[Rows from a dataset]

+ + + +

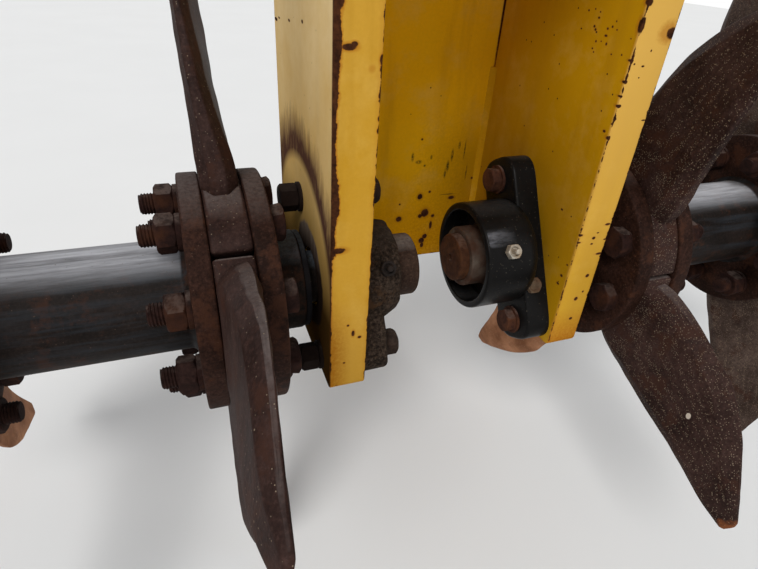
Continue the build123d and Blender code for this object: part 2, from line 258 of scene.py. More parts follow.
def dress(node, form, shells, body, slot, finish, sharp=32):
    """One piece from its shells, named for its form, riding on a body in place of its node."""
    joined = bmesh.new()
    for shell in shells:
        joined.from_mesh(shell)
    mesh = bpy.data.meshes.new(f"{node}_{form}")
    joined.to_mesh(mesh)
    joined.free()
    mesh.shade_smooth()
    mesh.set_sharp_from_angle(angle=radians(sharp))
    mesh.materials.append(finish)
    made = linked(f"{node}_{form}", mesh)
    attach(made, body)
    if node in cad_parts:
        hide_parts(node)


def plate(low, high):
    """A side plate as a ring-shaped skin: its outline in Y and Z is drawn in towards the hole's
    circle for the faces at low and high X, and both rims are rounded."""
    corners = four(plate_front, plate_rear, plate_high, plate_low)
    outline = refined(eased(corners, [0, 0.008, 0.008, 0], closed=True), 0.006, closed=True)
    angle = np.arctan2(outline[:, 1] - axis_z, outline[:, 0] - axis_y)
    rim = (axis_y, axis_z) + hole_r * np.stack([np.cos(angle), np.sin(angle)], axis=-1)
    run = outline - rim
    length = np.linalg.norm(run, axis=1)[:, None]
    edge = rounding(plate_ease)
    rows = [(rim + run * (inset / length), low + rise) for inset, rise in edge[::-1]]
    rows += [(rim + run * share, low) for share in (0.25, 0.6, 0.85, 0.95)]
    rows += [(outline - run * (inset / length), low + rise) for inset, rise in edge]
    rows += [(p, low + high - x) for p, x in rows[::-1]]
    grid = np.array([np.column_stack([np.full(len(p), x), p]) for p, x in rows])
    return skin(grid, rows_closed=True)


def blots(here, marks, ragged, wobble=0.55):
    """The least distance to any of the marks, each (x, y, z, and its reach along X, Y and Z),
    counted in reaches and made ragged by the noise: a mark's rim is at 1."""
    least = None
    for mark in marks:
        scale = [1 / reach for reach in mark[3:]]
        shift = [-at * s for at, s in zip(mark, scale)]
        near = put("Mapping", {"Vector": here, "Location": shift, "Scale": scale}).outputs[0]
        far = put("VectorMath", {0: near}, operation="LENGTH").outputs["Value"]
        least = far if least is None else maths("MINIMUM", least, far)
    return maths("ADD", least, maths("MULTIPLY_ADD", ragged, wobble, -wobble / 2))


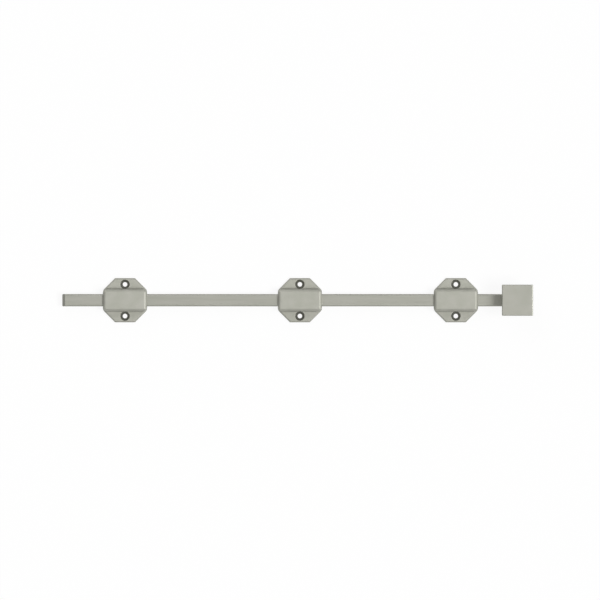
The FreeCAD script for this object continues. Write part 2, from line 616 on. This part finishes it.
def make_knob():
    """Square head on a flared neck, with a tenon that seats in the bar and a tapped hole for its screw."""
    body = new_body("knob", KNOB_X)
    tenon = new_sketch(body, "TenonOutline", z=ROD_FRONT)
    draw_rounded_rectangle(tenon, "Sizes.tenon_side", "Sizes.tenon_side", "Sizes.tenon_round")
    pad(body, "Tenon", tenon, "Sizes.tenon_depth", downward=True)
    taper(body, "Neck", ROD_FRONT, NECK_FOOT, HEAD_BACK, "Sizes.neck_top", "Sizes.neck_round")
    taper(body, "HeadBevel", HEAD_BACK, "Sizes.knob_side - 2 * Sizes.knob_back_bevel",
          HEAD_EDGE, "Sizes.knob_side", "Sizes.knob_round")
    outline = new_sketch(body, "HeadOutline", z=HEAD_EDGE)
    draw_rounded_rectangle(outline, "Sizes.knob_side", "Sizes.knob_side", "Sizes.knob_round")
    head = pad(body, "Head", outline, "Sizes.knob_head - Sizes.knob_back_bevel")
    front = level_edges(head, f"{HEAD_BACK} + Sizes.knob_head")
    dress(body, "Fillet", "HeadFront", head, front, "Sizes.knob_round")
    centre = new_sketch(body, "KnobScrewCentre", z=TENON_BACK)
    draw_circles(centre, [("0", "0")], KNOB_SCREW_HOLE)
    drill(body, "TappedHole", centre, KNOB_SCREW_HOLE, depth=KNOB_HOLE_DEPTH, upward=True)
    return body


def taper(body, name, low, low_side, high, high_side, corner):
    """Four-sided taper between two squares with round corners."""
    sketches = []
    for end, height, side in (("Back", low, low_side), ("Front", high, high_side)):
        sketch = new_sketch(body, f"{name}{end}", z=height)
        draw_rounded_rectangle(sketch, side, side, corner)
        sketches.append(sketch)
    feature = body.newObject("PartDesign::AdditiveLoft", name)
    feature.Profile = sketches[0]
    feature.Sections = sketches[1:]
    feature.Ruled = True
    doc.recompute()
    return feature


def make_knob_screw():
    """Flat-headed screw that draws the knob down from the bar's back."""
    body = new_body("knob_screw", KNOB_X)
    profile = new_sketch(body, "ScrewProfile", "XZ_Plane", y=KNOB_SCREW_BACK)
    screw_outline(profile, "Sizes.knob_screw_head", "Sizes.knob_screw", KNOB_SCREW_LENGTH)
    turn(body, "Screw", profile)
    return body


def make_parts():
    """Every piece of the bolt, from the tip to the knob."""
    parts = []
    for place, x, make_plate in (("tip", TIP_GUIDE_X, make_spring_plate),
                                 ("middle", "0", make_stop_plate),
                                 ("knob", KNOB_GUIDE_X, make_spring_plate)):
        parts.append(make_guide(f"guide_{place}", x))
        parts.append(make_plate(f"back_plate_{place}", x))
        parts.append(make_plate_screws(f"plate_screws_{place}", x))
        if make_plate is make_spring_plate:
            parts.append(make_friction_spring(f"friction_spring_{place}", x))
    parts += [make_bolt_rod(), make_stop_pin(), make_knob(), make_knob_screw()]
    return parts


def check(parts):
    """Stops if any object failed, any sketch is loose or any piece isn't sound."""
    for item in doc.Objects:
        if {"Invalid", "Error"} & set(item.State):
            raise RuntimeError(f"{item.Label} failed: {item.State}")
        if item.TypeId == "Sketcher::SketchObject" and not item.FullyConstrained:
            raise RuntimeError(f"{item.Label} in {item.getParentGeoFeatureGroup().Label} is loose")
    for part in parts:
        if part.Shape.isNull() or not part.Shape.isValid() or not part.Shape.Solids:
            raise RuntimeError(f"{part.Label} is not a sound solid")


def write(parts):
    """One STEP file for each piece, named after it."""
    os.makedirs("parts", exist_ok=True)
    for part in parts:
        part.Shape.exportStep(os.path.join("parts", f"{part.Label}.step"))
        box = part.Shape.BoundBox
        print(f"{part.Label}: {len(part.Shape.Solids)} solid(s), {part.Shape.Volume:.1f} mm3,"
              f" x {box.XMin:.2f} to {box.XMax:.2f}, y {box.YMin:.2f} to {box.YMax:.2f},"
              f" z {box.ZMin:.2f} to {box.ZMax:.2f}")


pieces = make_parts()
doc.recompute()
check(pieces)
write(pieces)
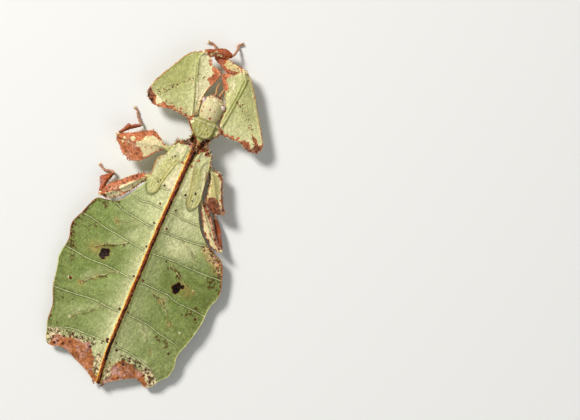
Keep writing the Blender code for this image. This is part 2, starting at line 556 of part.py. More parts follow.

+ + + +

**Direction**
Write out the full set of records exactly as given.

**Answer**
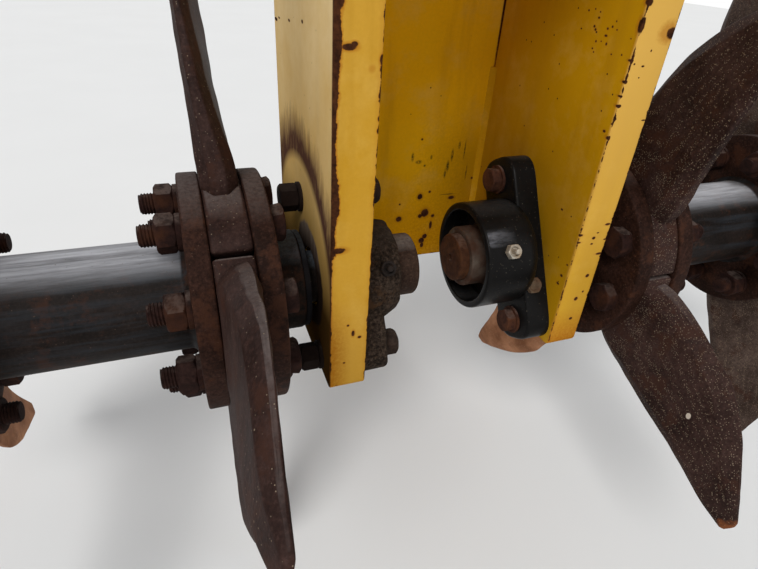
Continue the build123d and Blender code for this object: part 2, from line 258 of scene.py. More parts follow.
def dress(node, form, shells, body, slot, finish, sharp=32):
    """One piece from its shells, named for its form, riding on a body in place of its node."""
    joined = bmesh.new()
    for shell in shells:
        joined.from_mesh(shell)
    mesh = bpy.data.meshes.new(f"{node}_{form}")
    joined.to_mesh(mesh)
    joined.free()
    mesh.shade_smooth()
    mesh.set_sharp_from_angle(angle=radians(sharp))
    mesh.materials.append(finish)
    made = linked(f"{node}_{form}", mesh)
    attach(made, body)
    if node in cad_parts:
        hide_parts(node)


def plate(low, high):
    """A side plate as a ring-shaped skin: its outline in Y and Z is drawn in towards the hole's
    circle for the faces at low and high X, and both rims are rounded."""
    corners = four(plate_front, plate_rear, plate_high, plate_low)
    outline = refined(eased(corners, [0, 0.008, 0.008, 0], closed=True), 0.006, closed=True)
    angle = np.arctan2(outline[:, 1] - axis_z, outline[:, 0] - axis_y)
    rim = (axis_y, axis_z) + hole_r * np.stack([np.cos(angle), np.sin(angle)], axis=-1)
    run = outline - rim
    length = np.linalg.norm(run, axis=1)[:, None]
    edge = rounding(plate_ease)
    rows = [(rim + run * (inset / length), low + rise) for inset, rise in edge[::-1]]
    rows += [(rim + run * share, low) for share in (0.25, 0.6, 0.85, 0.95)]
    rows += [(outline - run * (inset / length), low + rise) for inset, rise in edge]
    rows += [(p, low + high - x) for p, x in rows[::-1]]
    grid = np.array([np.column_stack([np.full(len(p), x), p]) for p, x in rows])
    return skin(grid, rows_closed=True)


def blots(here, marks, ragged, wobble=0.55):
    """The least distance to any of the marks, each (x, y, z, and its reach along X, Y and Z),
    counted in reaches and made ragged by the noise: a mark's rim is at 1."""
    least = None
    for mark in marks:
        scale = [1 / reach for reach in mark[3:]]
        shift = [-at * s for at, s in zip(mark, scale)]
        near = put("Mapping", {"Vector": here, "Location": shift, "Scale": scale}).outputs[0]
        far = put("VectorMath", {0: near}, operation="LENGTH").outputs["Value"]
        least = far if least is None else maths("MINIMUM", least, far)
    return maths("ADD", least, maths("MULTIPLY_ADD", ragged, wobble, -wobble / 2))


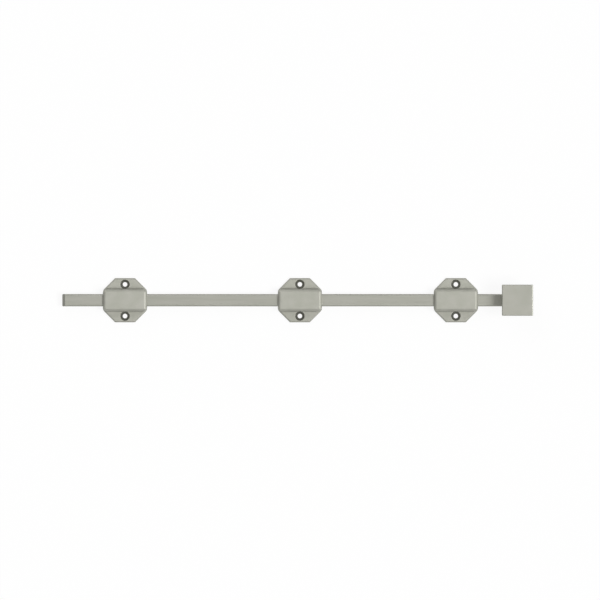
The FreeCAD script for this object continues. Write part 2, from line 616 on. This part finishes it.
def make_knob():
    """Square head on a flared neck, with a tenon that seats in the bar and a tapped hole for its screw."""
    body = new_body("knob", KNOB_X)
    tenon = new_sketch(body, "TenonOutline", z=ROD_FRONT)
    draw_rounded_rectangle(tenon, "Sizes.tenon_side", "Sizes.tenon_side", "Sizes.tenon_round")
    pad(body, "Tenon", tenon, "Sizes.tenon_depth", downward=True)
    taper(body, "Neck", ROD_FRONT, NECK_FOOT, HEAD_BACK, "Sizes.neck_top", "Sizes.neck_round")
    taper(body, "HeadBevel", HEAD_BACK, "Sizes.knob_side - 2 * Sizes.knob_back_bevel",
          HEAD_EDGE, "Sizes.knob_side", "Sizes.knob_round")
    outline = new_sketch(body, "HeadOutline", z=HEAD_EDGE)
    draw_rounded_rectangle(outline, "Sizes.knob_side", "Sizes.knob_side", "Sizes.knob_round")
    head = pad(body, "Head", outline, "Sizes.knob_head - Sizes.knob_back_bevel")
    front = level_edges(head, f"{HEAD_BACK} + Sizes.knob_head")
    dress(body, "Fillet", "HeadFront", head, front, "Sizes.knob_round")
    centre = new_sketch(body, "KnobScrewCentre", z=TENON_BACK)
    draw_circles(centre, [("0", "0")], KNOB_SCREW_HOLE)
    drill(body, "TappedHole", centre, KNOB_SCREW_HOLE, depth=KNOB_HOLE_DEPTH, upward=True)
    return body


def taper(body, name, low, low_side, high, high_side, corner):
    """Four-sided taper between two squares with round corners."""
    sketches = []
    for end, height, side in (("Back", low, low_side), ("Front", high, high_side)):
        sketch = new_sketch(body, f"{name}{end}", z=height)
        draw_rounded_rectangle(sketch, side, side, corner)
        sketches.append(sketch)
    feature = body.newObject("PartDesign::AdditiveLoft", name)
    feature.Profile = sketches[0]
    feature.Sections = sketches[1:]
    feature.Ruled = True
    doc.recompute()
    return feature


def make_knob_screw():
    """Flat-headed screw that draws the knob down from the bar's back."""
    body = new_body("knob_screw", KNOB_X)
    profile = new_sketch(body, "ScrewProfile", "XZ_Plane", y=KNOB_SCREW_BACK)
    screw_outline(profile, "Sizes.knob_screw_head", "Sizes.knob_screw", KNOB_SCREW_LENGTH)
    turn(body, "Screw", profile)
    return body


def make_parts():
    """Every piece of the bolt, from the tip to the knob."""
    parts = []
    for place, x, make_plate in (("tip", TIP_GUIDE_X, make_spring_plate),
                                 ("middle", "0", make_stop_plate),
                                 ("knob", KNOB_GUIDE_X, make_spring_plate)):
        parts.append(make_guide(f"guide_{place}", x))
        parts.append(make_plate(f"back_plate_{place}", x))
        parts.append(make_plate_screws(f"plate_screws_{place}", x))
        if make_plate is make_spring_plate:
            parts.append(make_friction_spring(f"friction_spring_{place}", x))
    parts += [make_bolt_rod(), make_stop_pin(), make_knob(), make_knob_screw()]
    return parts


def check(parts):
    """Stops if any object failed, any sketch is loose or any piece isn't sound."""
    for item in doc.Objects:
        if {"Invalid", "Error"} & set(item.State):
            raise RuntimeError(f"{item.Label} failed: {item.State}")
        if item.TypeId == "Sketcher::SketchObject" and not item.FullyConstrained:
            raise RuntimeError(f"{item.Label} in {item.getParentGeoFeatureGroup().Label} is loose")
    for part in parts:
        if part.Shape.isNull() or not part.Shape.isValid() or not part.Shape.Solids:
            raise RuntimeError(f"{part.Label} is not a sound solid")


def write(parts):
    """One STEP file for each piece, named after it."""
    os.makedirs("parts", exist_ok=True)
    for part in parts:
        part.Shape.exportStep(os.path.join("parts", f"{part.Label}.step"))
        box = part.Shape.BoundBox
        print(f"{part.Label}: {len(part.Shape.Solids)} solid(s), {part.Shape.Volume:.1f} mm3,"
              f" x {box.XMin:.2f} to {box.XMax:.2f}, y {box.YMin:.2f} to {box.YMax:.2f},"
              f" z {box.ZMin:.2f} to {box.ZMax:.2f}")


pieces = make_parts()
doc.recompute()
check(pieces)
write(pieces)
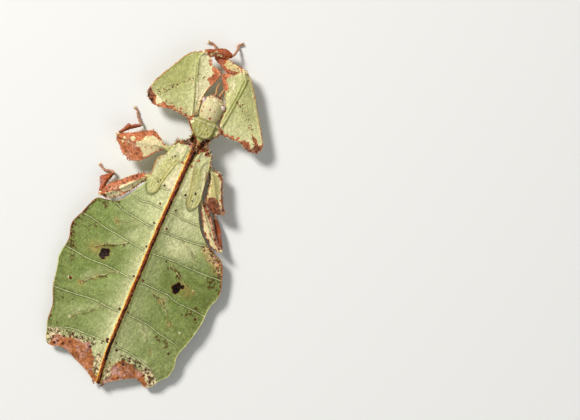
Keep writing the Blender code for this image. This is part 2, starting at line 556 of part.py. More parts follow.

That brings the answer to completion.